A produção declarada de ouro no Brasil é de aproximadamente 100 toneladas por ano, e parte desse volume é proveniente de atividades ilegais. Considerando os resíduos lançados durante a produção, é possível que mais de 100 toneladas de mercúrio sejam lançadas na natureza. "O mercúrio é uma substância perigosa", alertou Jair Schmitt.

Segundo o delegado federal, o mercúrio apresenta bioacumulação trófica, o que significa que ele permanece na cadeia alimentar indefinidamente. Em outras palavras, se um animal consome mercúrio e o homem consome esse animal ou vegetação que teve contato com o metal, o material continua a ser transferido de um ser para outro, acumulando-se ao longo do tempo.

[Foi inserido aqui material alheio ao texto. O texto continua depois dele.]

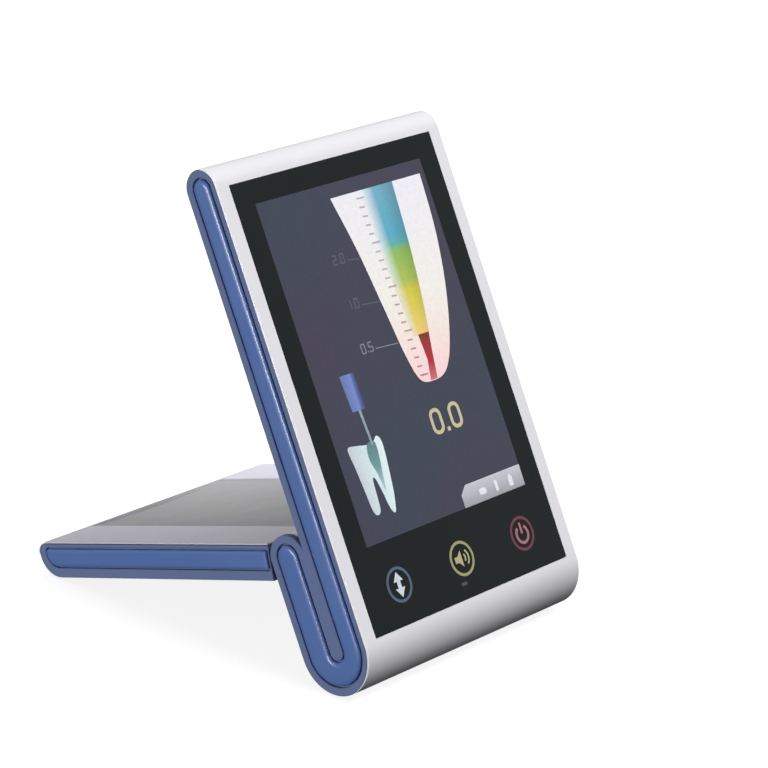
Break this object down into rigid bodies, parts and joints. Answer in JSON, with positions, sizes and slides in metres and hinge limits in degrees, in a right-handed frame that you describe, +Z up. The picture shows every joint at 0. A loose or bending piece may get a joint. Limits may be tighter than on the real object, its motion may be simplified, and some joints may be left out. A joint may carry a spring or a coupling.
{
  "type": "apex locator",
  "caption": "Folding dental apex locator: touch-screen display slab bent round into a thick lower housing, with a hinged flat stand that opens behind it as a table-top prop.",
  "frame": {"origin": "on the table top, at the centre of the footprint of the open unit", "axes": "+X to the right of a person facing the screen, +Y from the screen to the back where the stand reaches, +Z up"},
  "size_m": [0.099, 0.1296, 0.1405],
  "materials": {
    "white_shell": "smooth glossy white moulding",
    "grey_cover": "satin pale grey moulding",
    "blue_rim": "satin slate blue moulding",
    "blue_bar": "semi-gloss blue moulding",
    "black_glass": "polished black back-printed cover glass",
    "sensor_film": "laminated touch film",
    "lcd_glass": "glossy liquid crystal panel",
    "light_guide": "clear acrylic",
    "pressed_steel": "zinc-plated pressed steel",
    "pin_steel": "ground steel",
    "washer_bronze": "sprung bronze",
    "screw_steel": "nickel-plated screws",
    "nickel_plate": "nickel-plated brass sleeve",
    "circuit_board": "green solder mask",
    "black_plastic": "moulded black plastic",
    "battery_wrap": "heat-shrunk wrap",
    "grey_rubber": "soft matt rubber"
  },
  "bodies": {
    "display": {"front_housing": "white_shell", "rear_cover": "white_shell", "lower_housing": "white_shell", "base_pad": "grey_rubber", "cover_glass": "black_glass", "touch_sensor": "sensor_film", "lcd_panel": "lcd_glass", "light_guide": "light_guide", "backlight_tray": "pressed_steel", "main_board": "circuit_board", "processor_chip": "black_plastic", "shield_can": "pressed_steel", "memory_chip": "black_plastic", "battery_connector": "black_plastic", "battery_pack": "battery_wrap", "speaker": "black_plastic", "probe_socket": "nickel_plate", "charging_socket": "pressed_steel", "bracket_screw_1": "screw_steel", "bracket_screw_2": "screw_steel", "bracket_screw_3": "screw_steel", "bracket_screw_4": "screw_steel", "cover_screw_1": "screw_steel", "cover_screw_2": "screw_steel", "cover_screw_3": "screw_steel", "cover_screw_4": "screw_steel", "side_rim_left": "blue_rim", "side_bar_left": "blue_bar", "hinge_bracket_left": "pressed_steel", "hinge_pin_left": "pin_steel", "friction_washer_left": "washer_bronze", "side_rim_right": "blue_rim", "side_bar_right": "blue_bar", "hinge_bracket_right": "pressed_steel", "hinge_pin_right": "pin_steel", "friction_washer_right": "washer_bronze"},
    "stand": {"stand_shell": "white_shell", "stand_cover": "grey_cover", "stand_knuckle": "grey_cover", "stiffener_plate": "pressed_steel", "stand_screw_1": "screw_steel", "stand_screw_2": "screw_steel", "stand_screw_3": "screw_steel", "stand_screw_4": "screw_steel", "stand_screw_5": "screw_steel", "stand_screw_6": "screw_steel", "stand_pad": "grey_rubber", "stand_rim_left": "blue_rim", "stand_bar_left": "blue_bar", "hinge_leaf_left": "pressed_steel", "stand_rim_right": "blue_rim", "stand_bar_right": "blue_bar", "hinge_leaf_right": "pressed_steel"}
  },
  "joints": [
    {"name": "stand_hinge", "type": "hinge", "parent": "display", "child": "stand", "pos_m": [0, -0.0328, 0.03568], "axis": [1, 0, 0], "range_deg": [0, 78.8]}
  ]
}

Nas duas operações conduzidas pela Polícia Federal, Ministério Público Federal e Ibama, foi efetuado o bloqueio de R$ 3,9 bilhão, apreendidos 93 veículos e eliminadas do sistema do Ibama 7,7 toneladas de créditos de mercúrio. "Todo o mercúrio falsamente criado, que as empresas poderiam movimentar, contrabandear e justificar a presença em seus depósitos, foi eliminado", ressaltou Souza.

No último dia 8, a PF de Campinas e o Ibama realizaram 34 mandados de busca e apreensão nos estados alvos da investigação, por meio da Operação Hermes (HG) II, e confiscaram 704 quilos de mercúrio. Não houve prisões em flagrante. Um dos alvos desta segunda fase é o filho de um político do Mato Grosso. Pelo menos dez mineradoras estão sob escrutínio do Ibama, enquanto a PF investiga cerca de 20.